RSM Middle East plans collaboration and expansion

RSM International member firms will focus on a more unified approach in the Middle East as part of a regional strategy over the next two years.

Managing partners from RSM representatives in Egypt, Morocco, Tunisia, Kuwait, Jordan, Iran, Lebanon, Yemen, Saudi Arabia and the United Arab Emirates (UAE) attended a two-day meeting earlier this month to discuss the region’s business challenges, increasing needs of international clients and growth opportunities.

Dahman & Co managing partner Dahman Awadh Dahman said: “The Middle East is a hugely exciting and fertile economic region and we need to be able to effectively and completely service our clients who have interests here. We’re looking forward to hosting colleagues from our RSM affiliates, and to further cementing our working relationships in this region in order to provide the highest quality of services to our clients.”

RSM International chief executive Jean Stephens is travelling to Bahrain in the coming weeks to explore opportunities to expand membership in the region.

In particular, she said the network is focused on the four major markets of the UAE , Bahrain, Egypt and Kuwait. Current clients in the region range from oil giant Shell and car manufacturer Peugeot in Tunisia to investment firm Al Daman Securities in the UAE and CACBank in Yemen.

“It’s a developing region for us. We’ve had some good firms be a part of RSM for many years. They are progressing on our alignment with RSM methodology and have all undergone due diligence inspections. It’s an area of the world that we look at and say there is great opportunity for development, certainly in the UAE,” Stephens said, while adding that RSM is seeking to increase the size of its representation in Dubai. “We have more and more clients that are looking at the Middle East in terms of what they can do or if they have interest there. Some clients are [interested in] infrastructure, privatisation, that type of work.”

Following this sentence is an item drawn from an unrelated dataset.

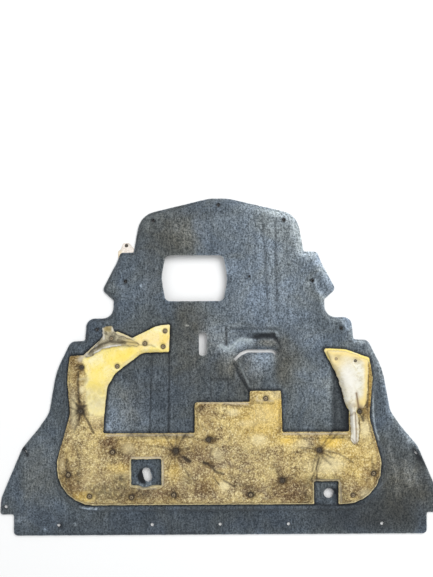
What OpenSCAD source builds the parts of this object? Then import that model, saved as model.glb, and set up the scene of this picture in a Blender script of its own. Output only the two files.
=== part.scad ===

Stephens said RSM already has a large and well-established firm in Egypt and another member in Kuwait that is “larger than some of the Big Four”. New destinations on the RSM radar include Oman and the rapidly developing Libya.

“Our approach is always focused first on quality and then size is an issue because you have to have size to service some of the opportunities and then have credibility within the market,” she explained. Stephens told IAB although the network remains committed to its current member firms, there are some areas in the Middle East that require larger representation.

On the strategy front, RSM is focused on ensuring all member firms adopt RSM International methodology and present a unified approach to the market. “We are continuing to focus on how firms can share within the region to bring them closer together for common training. For example, the leveraging of what we have within the region so we’re going to market as one group. That’s a challenge in the Middle East because the cultures are also different, which is something I’ve learned in my trips over there. You have some countries that are very, very wealthy and some that are not at all wealthy,” Stephens said.

“We’re going down the road of setting up a more formalised regional structure where we will have a regional director. We do right now have RSM Middle East and we go to market as that, but we will soon have some collective resources. It won’t be a separate legal entity at this time though I do think it makes sense for the Middle East to [eventually] have a legal separate entity.”

Setting up a separate legal entity in the Middle East region could become a focus of the network in two years, Stephens said.